Prayer block

Andy Hawes is Warden of Edenham Regional Retreat House

It is a terrible experience not to be able to settle to prayer. To pick up the Bible or a Prayer Book and have no inclination to open it and on opening it find the words meaningless chewing gum for the mind; going round and round and extracting nothing from them. It is awful, to experience something more than the usual distraction, to feel a knot of despair, a huge weight of darkness or a burning sense of frustration.

I am not writing here about an experience of emotional or spiritual dryness in prayer. I am not even talking about prayer being boring, dutiful and routine – that is altogether something different. I am talking about the experience of organizing oneself to pray – sitting or kneeling down in a preferred place and simply not being able to stay. It is more like experiencing submission in a wrestling match. It is a sense of resignation. God has become a threat.

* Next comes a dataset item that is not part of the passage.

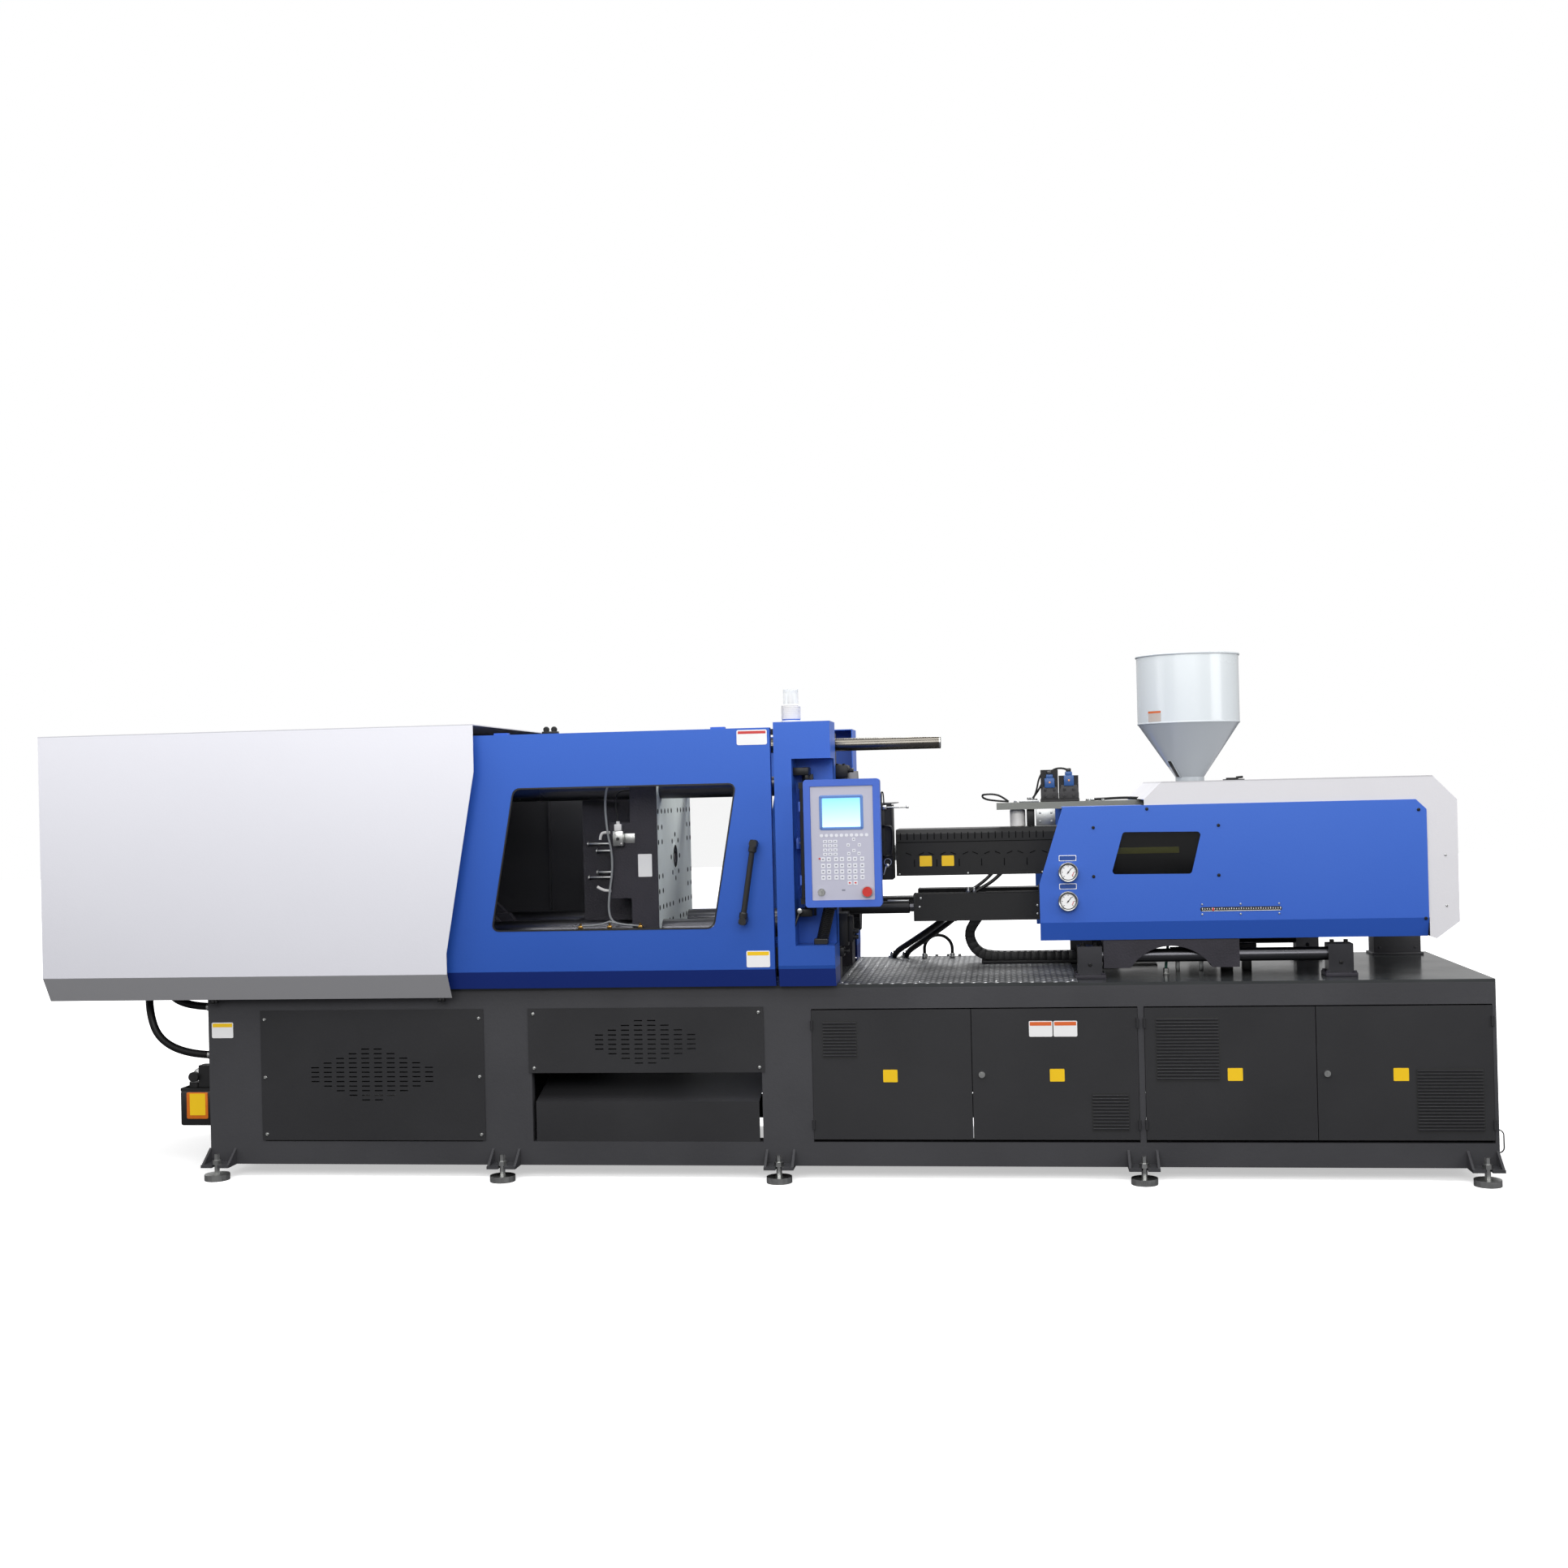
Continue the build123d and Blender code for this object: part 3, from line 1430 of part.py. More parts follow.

You are fortunate if you have had nothing like the experience I am trying to describe. If you have, take some comfort from the fact that it is not at all unusual. There are several reasons that ‘prayer block’ can occur, but I offer you one scenario that might be helpful to a few readers now or in the future. One cause is spiritual and mental fatigue; this is not the kind of fatigue that would produce sleep. The fatigue I mean is the sense of being thin and stretched; when one’s whole being is in tension and stress. To come to prayer is impossible because there is too much tension, too many interior drivers to keep going.

If this is the cause, then take ‘prayer block’ as a serious warning. It means there is a real need to stop, to rest, to eat, and to be re-creative. My experience is that when one becomes over-reliant on self and on one’s own capacity to work a way through tasks, the first thing that breaks down is a pattern of prayer. This is because prayer, even in its simplest and most curtailed form, is recognition of dependence on God. It is the recognition of relationship. If one is in a situation where, little by little, all responsibilities and decisions are made without reference to God, prayer becomes impossible -the self has become all-consuming and begins to consume the true self which can only be liberated and sustained by the grace of God.

Having recognized and heeded the warning signs, there are several simple strategies to follow. The first is to use the body to pray – re-direct the tension into repeated bowing or prostration in the Lord’s presence or focus on describing slowly and deliberately the sign of the cross from the floor by your feet to the crown of your head and across the whole width of your body. The second is simply to call out a name of God, or to use the Jesus prayer – this can be done with particular attention to the breathing. The third is to use the imagination to make real the invitation of Jesus: ‘Come to me, learn from me – my load is easy’, and let oneself be held in the arms of the Lord. Seek rest in his embrace. Remember the Lord is always watching and waiting for us to seek or knock.